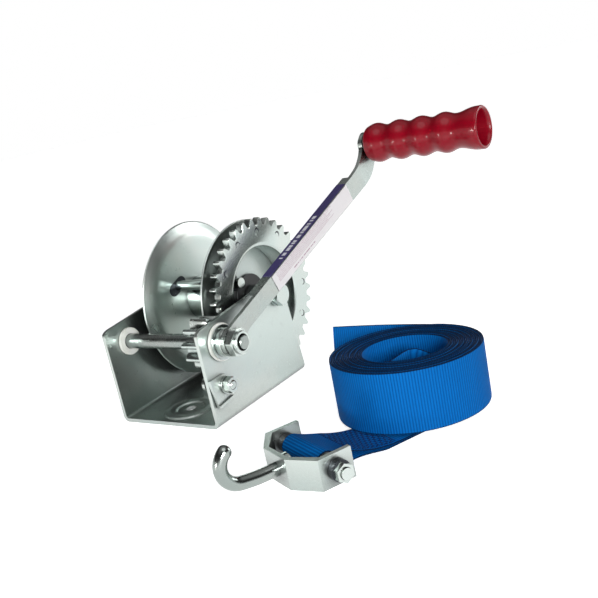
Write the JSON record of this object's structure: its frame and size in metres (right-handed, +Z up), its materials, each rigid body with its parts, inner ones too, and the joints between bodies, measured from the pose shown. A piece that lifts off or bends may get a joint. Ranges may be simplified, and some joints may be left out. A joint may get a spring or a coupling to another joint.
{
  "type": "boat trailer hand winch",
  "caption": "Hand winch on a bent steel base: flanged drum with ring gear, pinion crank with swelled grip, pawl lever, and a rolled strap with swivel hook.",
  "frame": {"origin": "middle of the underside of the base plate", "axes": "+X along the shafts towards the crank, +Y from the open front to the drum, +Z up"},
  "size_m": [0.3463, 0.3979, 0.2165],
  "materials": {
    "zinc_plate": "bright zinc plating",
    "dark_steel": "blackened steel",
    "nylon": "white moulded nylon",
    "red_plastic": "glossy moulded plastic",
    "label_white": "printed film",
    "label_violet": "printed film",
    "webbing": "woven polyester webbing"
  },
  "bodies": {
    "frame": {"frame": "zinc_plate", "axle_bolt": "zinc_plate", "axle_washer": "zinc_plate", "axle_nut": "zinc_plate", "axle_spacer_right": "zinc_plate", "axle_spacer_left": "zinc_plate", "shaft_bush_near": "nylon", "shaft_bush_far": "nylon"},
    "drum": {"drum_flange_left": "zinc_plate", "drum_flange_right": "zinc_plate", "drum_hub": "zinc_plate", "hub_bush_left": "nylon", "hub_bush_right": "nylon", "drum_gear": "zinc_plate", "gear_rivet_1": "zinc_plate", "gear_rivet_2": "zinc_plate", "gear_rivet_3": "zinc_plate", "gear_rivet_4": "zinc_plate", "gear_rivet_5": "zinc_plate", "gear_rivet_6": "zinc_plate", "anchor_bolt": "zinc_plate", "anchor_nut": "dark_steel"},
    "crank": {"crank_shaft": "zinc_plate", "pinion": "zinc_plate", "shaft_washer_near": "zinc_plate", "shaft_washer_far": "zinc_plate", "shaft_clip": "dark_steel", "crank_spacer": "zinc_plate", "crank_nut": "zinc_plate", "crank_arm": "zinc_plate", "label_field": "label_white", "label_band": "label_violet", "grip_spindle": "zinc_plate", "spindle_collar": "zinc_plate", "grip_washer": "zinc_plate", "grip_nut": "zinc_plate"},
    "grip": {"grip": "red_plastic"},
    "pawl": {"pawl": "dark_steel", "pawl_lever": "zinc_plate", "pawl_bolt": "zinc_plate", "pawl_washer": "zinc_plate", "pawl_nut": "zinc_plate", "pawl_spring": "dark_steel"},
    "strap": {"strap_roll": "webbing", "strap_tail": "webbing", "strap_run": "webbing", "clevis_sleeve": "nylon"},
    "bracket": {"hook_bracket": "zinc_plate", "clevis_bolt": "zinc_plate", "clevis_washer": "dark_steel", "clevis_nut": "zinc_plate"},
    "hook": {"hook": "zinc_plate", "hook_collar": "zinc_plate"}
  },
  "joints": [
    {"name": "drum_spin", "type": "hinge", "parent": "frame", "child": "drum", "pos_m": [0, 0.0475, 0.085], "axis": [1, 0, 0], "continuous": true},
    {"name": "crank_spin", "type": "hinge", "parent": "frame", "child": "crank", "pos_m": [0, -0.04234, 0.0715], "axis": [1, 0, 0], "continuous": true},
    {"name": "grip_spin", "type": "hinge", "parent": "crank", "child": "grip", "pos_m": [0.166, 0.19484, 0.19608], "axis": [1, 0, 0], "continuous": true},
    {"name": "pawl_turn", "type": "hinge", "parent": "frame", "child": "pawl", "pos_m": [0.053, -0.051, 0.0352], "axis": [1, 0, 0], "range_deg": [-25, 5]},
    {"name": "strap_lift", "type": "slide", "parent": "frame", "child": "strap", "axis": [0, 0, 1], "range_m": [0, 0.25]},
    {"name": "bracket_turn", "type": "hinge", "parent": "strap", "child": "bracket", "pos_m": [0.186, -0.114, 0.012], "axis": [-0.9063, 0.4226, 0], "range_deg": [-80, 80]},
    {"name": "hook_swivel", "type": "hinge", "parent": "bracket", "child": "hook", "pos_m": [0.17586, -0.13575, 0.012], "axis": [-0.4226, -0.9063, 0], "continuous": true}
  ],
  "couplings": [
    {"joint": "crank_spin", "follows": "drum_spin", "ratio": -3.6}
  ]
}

————————

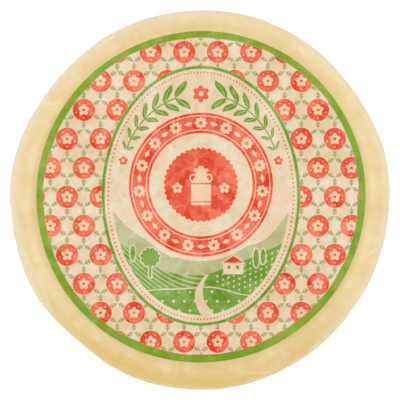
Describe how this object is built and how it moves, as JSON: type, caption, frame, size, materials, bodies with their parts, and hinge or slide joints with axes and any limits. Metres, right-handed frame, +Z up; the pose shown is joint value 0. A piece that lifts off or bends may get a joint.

————————

— Request —
Return every line of the preceding records in which the word "that" appears.

— Exercise output —
Write the JSON record of this object's structure: its frame and size in metres (right-handed, +Z up), its materials, each rigid body with its parts, inner ones too, and the joints between bodies, measured from the pose shown. A piece that lifts off or bends may get a joint. Ranges may be simplified, and some joints may be left out. A joint may get a spring or a coupling to another joint.
Describe how this object is built and how it moves, as JSON: type, caption, frame, size, materials, bodies with their parts, and hinge or slide joints with axes and any limits. Metres, right-handed frame, +Z up; the pose shown is joint value 0. A piece that lifts off or bends may get a joint.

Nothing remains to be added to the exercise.